Probing correlated compensated isocurvature perturbations using scale-dependent galaxy bias

Compensated isocurvature perturbations (CIPs) are modulations of the relative baryon and dark matter density that leave the total matter density constant. The best current constraints from the primary cosmic microwave background (CMB) are consistent with CIPs some 2 orders of magnitude larger in amplitude than adiabatic perturbations, suggesting that there may be a huge gap in our knowledge of the early Universe. However, it was recently suggested by Barreira et al. that CIPs that are correlated with the primordial curvature perturbation, as arises in some versions of the curvaton model, lead to a new observable: scale-dependent galaxy bias. Combining a galaxy survey with an unbiased tracer of the density field facilitates a measurement of the amplitude of correlated CIPs that is free from cosmic variance, the main limitation on constraints from the primary CMB. Among the most promising tracers to use for this purpose is the remote dipole field, reconstructed using the technique of kinetic Sunyaev Zel'dovich (kSZ) tomography.

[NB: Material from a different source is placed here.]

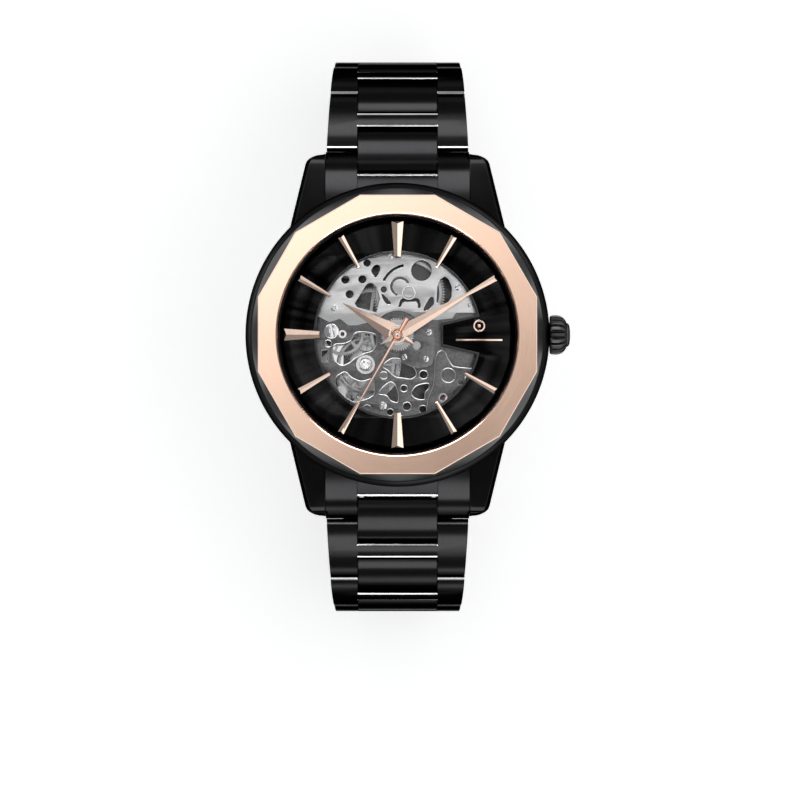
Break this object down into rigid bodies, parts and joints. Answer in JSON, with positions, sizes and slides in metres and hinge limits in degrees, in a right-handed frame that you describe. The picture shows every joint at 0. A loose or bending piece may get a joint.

In this paper, we evaluate the detection significance on the amplitude of correlated CIPs possible with next-generation CMB and galaxy surveys using kSZ tomography. Our analysis includes all relativistic contributions to the observed galaxy number counts and allows for both CIPs and primordial non-Gaussianity, which also gives rise to a scale-dependent galaxy bias. We find that kSZ tomography can probe CIPs of comparable amplitude to the adiabatic fluctuations, representing an improvement of over 2 orders of magnitude upon current constraints, and an order of magnitude over what will be possible using future CMB or galaxy surveys alone.